U.S. business groups say the opposition of presidential candidates will make it harder to pass the Trans-Pacific Partnership this year and they’re “doubling down” on their own efforts.

“It can be done and it will be done, because at the end of the day, it’s in our nation’s interest and I think members of Congress understand that,” Myron Brilliant, executive vice president of the U.S. Chamber of Commerce told POLITICO.

“We’re very, very motivated and we represent millions of voters with our workers around the country,” said Kathryn Karol, head of Caterpillar’s construction manufacturer’s Washington office. “We are charged up to get out there and get it passed this year. We’re doing everything we can to make sure this is front and center in Congress.”

Still, a Republican-led Congress that five years ago eagerly approved trade deals with South Korea, Colombia and Panama is hesitating over the TPP pact – not because party leaders oppose free trade, but because they are unhappy with some of the provisions the Obama administration negotiated.

As a consequence, no leading Republican on the presidential campaign trail or in Congress is pushing for the TPP – an almost unprecedented situation given that nearly every existing free trade agreement was originally negotiated during the administration of a Republican president.

“I think people are sad about that and disappointed,” said Reinsch of the trade council. “I think a lot of companies are sitting on their investment plans, waiting to see what happens.”
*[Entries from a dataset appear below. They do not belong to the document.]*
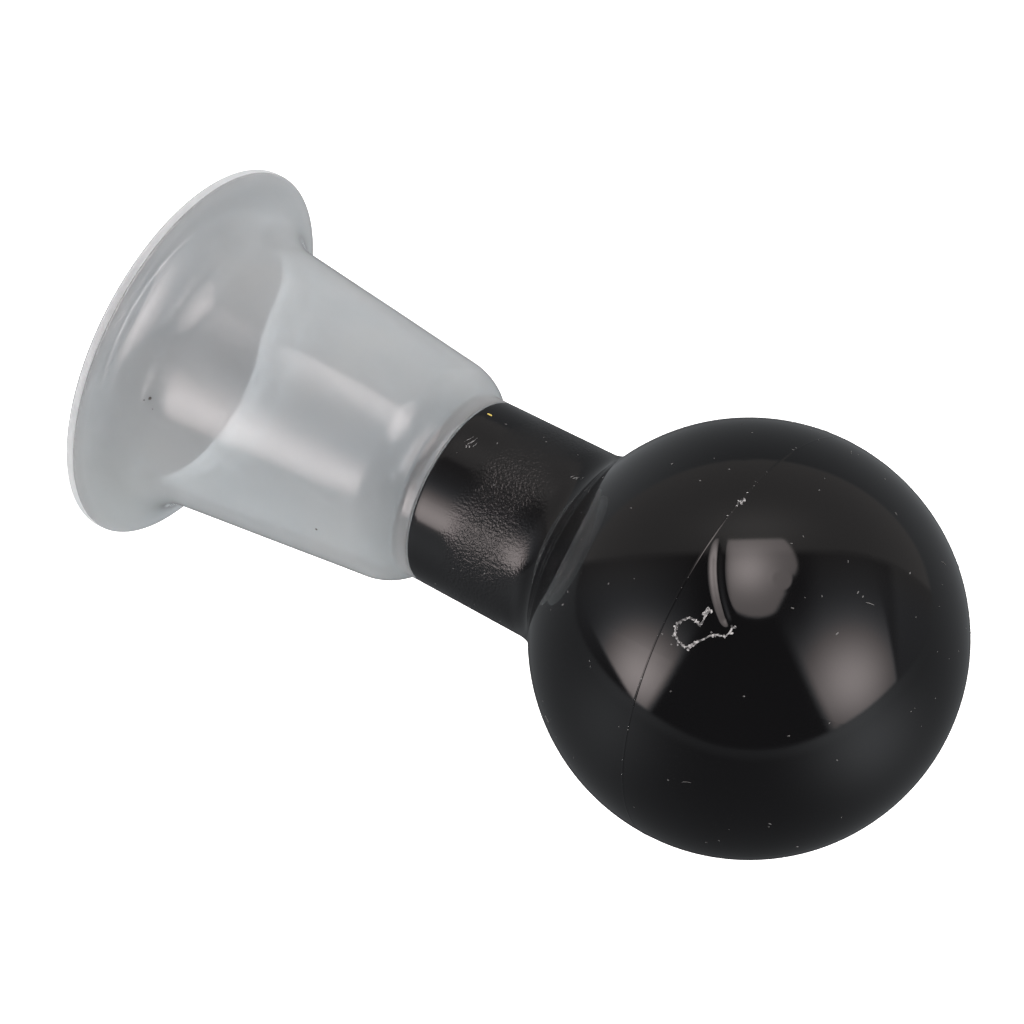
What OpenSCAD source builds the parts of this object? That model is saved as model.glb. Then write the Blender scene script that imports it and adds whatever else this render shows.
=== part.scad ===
// Squeeze bulb with a wide flared cup. A hollow rubber ball with a tubular neck is pushed
// over the barbed spigot of a translucent plastic cup. Pressing the ball blows a puff of
// air out of the cup, and letting it go draws air back or holds the cup on a smooth face.
//
// Everything is a body of revolution about Z. The object stands on the cup's rim: the origin
// is the centre of the rim's flat face, and +Z runs through the neck to the ball.
// Outlines are drawn as [radius, height]. All sizes are in millimetres.

/* [Bulb] */
// Outside diameter of the ball
ball_d = 44; // [42:0.5:50]
// Wall thickness of the ball
ball_wall = 2; // [1.2:0.1:3]
// Distance from the open end of the neck to the centre of the ball
neck_reach = 34.8; // [33:0.1:42]
// Outside diameter of the neck where it runs into the ball
neck_root_d = 20.6; // [19.5:0.1:24]
// Outside diameter of the neck at its open end
neck_end_d = 20.2; // [19:0.1:23]
// Bore of the neck
neck_bore_d = 16; // [14:0.1:17]
// Rounding between the neck and the ball
neck_fillet_r = 4.7; // [1:0.1:6]
// Chamfer around the open end of the neck, inside and outside
neck_chamfer = 0.4; // [0.1:0.1:0.8]

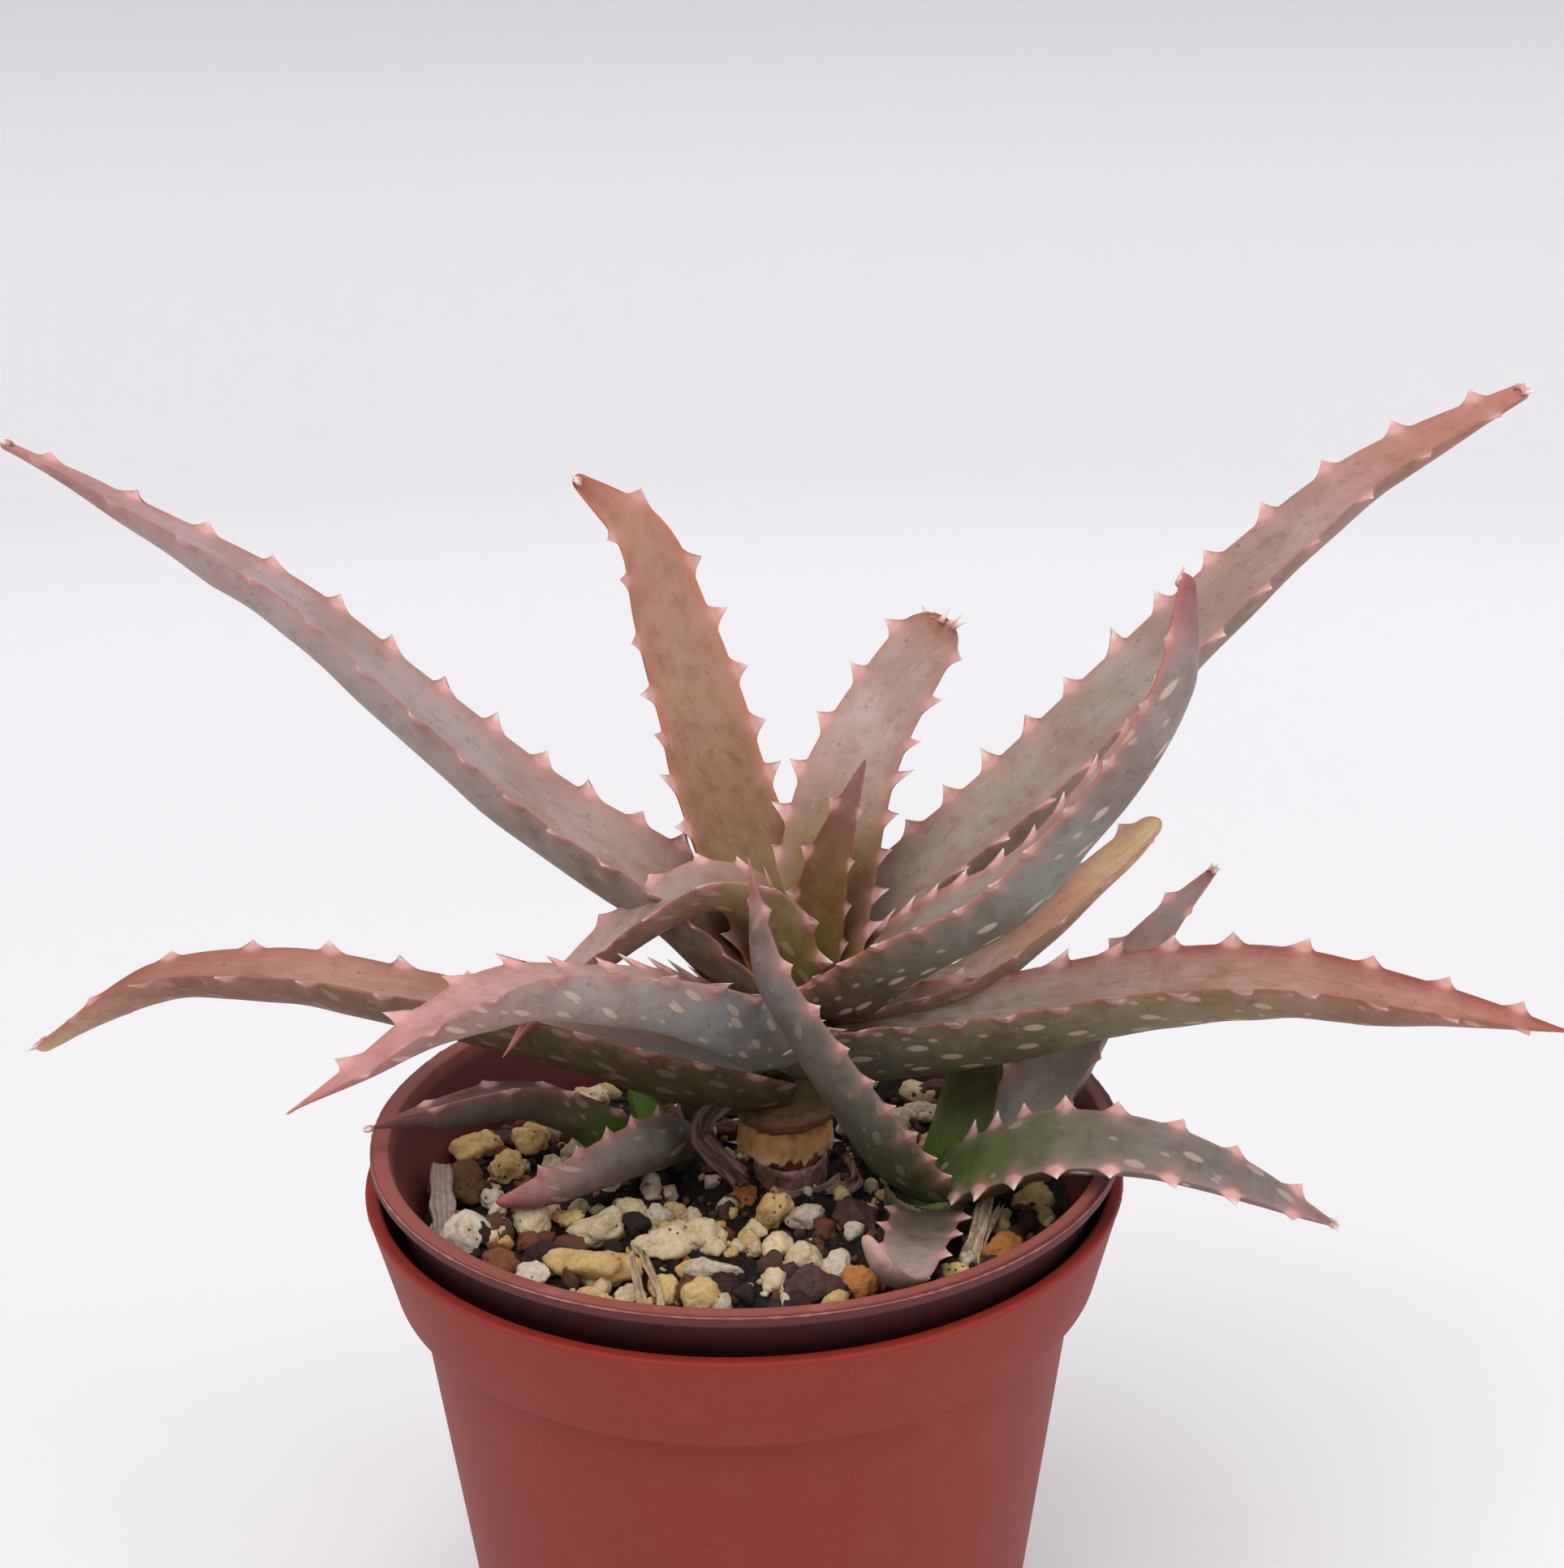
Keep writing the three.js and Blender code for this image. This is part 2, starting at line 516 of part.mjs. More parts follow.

Long-time free trade advocates also note that presidents who railed against trade on the campaign trail take a different view once they’re in office.

Obama is a case in point. He went from threatening to withdraw from NAFTA, to pushing to win approval of three trade agreements left over from George W. Bush, to negotiating the biggest free trade agreement so far in U.S. history.

“The pro-trade forces have a way of getting way behind the anti-trade forces politically,” said Greg Mastel, a former Senate Finance Committee aide. “But they also have a way of coming back and ultimately prevailing.”